= Task material =
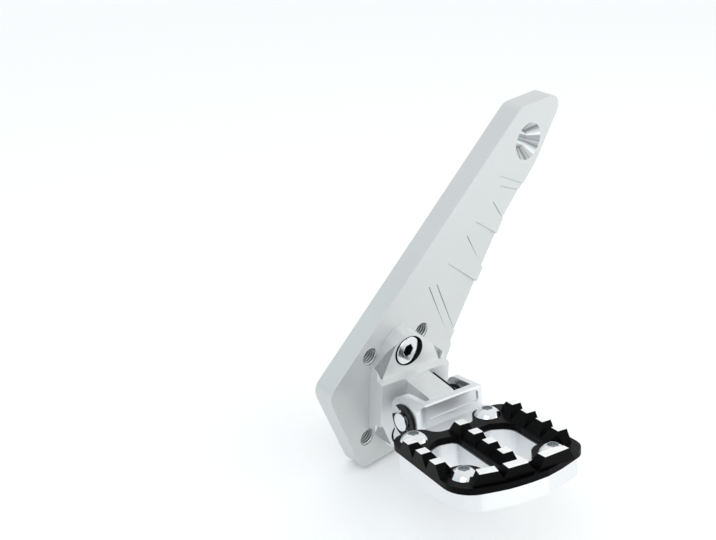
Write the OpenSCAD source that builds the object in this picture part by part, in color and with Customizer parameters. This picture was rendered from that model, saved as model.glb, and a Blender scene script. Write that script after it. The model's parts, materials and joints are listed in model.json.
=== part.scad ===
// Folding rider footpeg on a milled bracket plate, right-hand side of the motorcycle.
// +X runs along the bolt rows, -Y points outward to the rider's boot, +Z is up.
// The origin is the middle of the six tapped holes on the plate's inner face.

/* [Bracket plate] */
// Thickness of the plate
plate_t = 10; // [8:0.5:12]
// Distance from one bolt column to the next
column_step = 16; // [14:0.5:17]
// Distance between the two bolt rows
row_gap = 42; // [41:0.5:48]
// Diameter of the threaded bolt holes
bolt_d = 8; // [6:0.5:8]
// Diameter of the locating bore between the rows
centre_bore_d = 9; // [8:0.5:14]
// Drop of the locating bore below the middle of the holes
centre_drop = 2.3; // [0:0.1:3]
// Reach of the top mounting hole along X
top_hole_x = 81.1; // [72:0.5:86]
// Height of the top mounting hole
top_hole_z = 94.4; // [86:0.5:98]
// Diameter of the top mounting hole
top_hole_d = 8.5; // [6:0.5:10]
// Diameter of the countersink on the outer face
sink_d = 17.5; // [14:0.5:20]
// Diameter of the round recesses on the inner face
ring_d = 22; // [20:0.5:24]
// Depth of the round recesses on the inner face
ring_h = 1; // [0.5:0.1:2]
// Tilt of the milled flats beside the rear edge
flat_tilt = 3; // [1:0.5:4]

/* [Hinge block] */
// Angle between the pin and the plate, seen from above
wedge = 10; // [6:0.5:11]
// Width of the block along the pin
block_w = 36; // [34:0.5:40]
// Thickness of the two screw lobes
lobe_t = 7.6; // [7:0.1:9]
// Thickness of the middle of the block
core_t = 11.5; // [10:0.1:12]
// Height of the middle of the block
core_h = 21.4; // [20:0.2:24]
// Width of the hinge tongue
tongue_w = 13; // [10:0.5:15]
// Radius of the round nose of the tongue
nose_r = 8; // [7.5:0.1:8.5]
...
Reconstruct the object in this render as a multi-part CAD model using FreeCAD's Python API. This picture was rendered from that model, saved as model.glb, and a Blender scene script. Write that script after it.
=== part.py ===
==
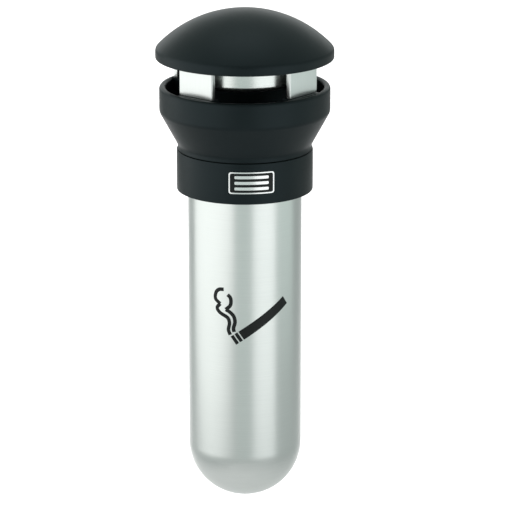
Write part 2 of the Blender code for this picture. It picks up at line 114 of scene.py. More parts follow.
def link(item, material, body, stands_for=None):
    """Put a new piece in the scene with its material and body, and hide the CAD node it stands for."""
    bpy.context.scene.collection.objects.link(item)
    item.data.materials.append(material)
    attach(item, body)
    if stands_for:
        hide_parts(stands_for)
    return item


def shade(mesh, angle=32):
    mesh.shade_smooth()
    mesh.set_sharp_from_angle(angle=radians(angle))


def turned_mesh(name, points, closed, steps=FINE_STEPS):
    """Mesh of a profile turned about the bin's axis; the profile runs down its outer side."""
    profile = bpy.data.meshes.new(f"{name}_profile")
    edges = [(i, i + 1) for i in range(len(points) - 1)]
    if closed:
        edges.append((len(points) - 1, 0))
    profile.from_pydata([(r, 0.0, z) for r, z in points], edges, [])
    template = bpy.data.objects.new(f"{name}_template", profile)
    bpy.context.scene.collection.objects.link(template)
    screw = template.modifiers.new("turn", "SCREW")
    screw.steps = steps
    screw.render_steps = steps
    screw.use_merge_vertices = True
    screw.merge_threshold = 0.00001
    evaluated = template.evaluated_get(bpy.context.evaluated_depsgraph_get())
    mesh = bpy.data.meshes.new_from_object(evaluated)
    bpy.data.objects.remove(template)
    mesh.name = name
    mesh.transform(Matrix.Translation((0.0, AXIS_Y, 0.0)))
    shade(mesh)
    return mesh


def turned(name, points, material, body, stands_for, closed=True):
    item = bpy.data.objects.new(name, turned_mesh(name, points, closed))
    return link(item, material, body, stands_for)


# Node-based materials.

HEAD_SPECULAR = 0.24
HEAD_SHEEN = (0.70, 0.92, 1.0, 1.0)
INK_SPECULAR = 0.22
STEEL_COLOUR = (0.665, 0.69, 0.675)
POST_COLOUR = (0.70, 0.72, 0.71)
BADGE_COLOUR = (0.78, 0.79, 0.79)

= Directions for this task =
Look through the material above and print exactly the lines from the one containing "Write part 2" to the one containing "mesh.set_sharp_from_angle(angle=radians(angle))", both included, and nothing more.

= Written response =
Write part 2 of the Blender code for this picture. It picks up at line 114 of scene.py. More parts follow.
def link(item, material, body, stands_for=None):
    """Put a new piece in the scene with its material and body, and hide the CAD node it stands for."""
    bpy.context.scene.collection.objects.link(item)
    item.data.materials.append(material)
    attach(item, body)
    if stands_for:
        hide_parts(stands_for)
    return item


def shade(mesh, angle=32):
    mesh.shade_smooth()
    mesh.set_sharp_from_angle(angle=radians(angle))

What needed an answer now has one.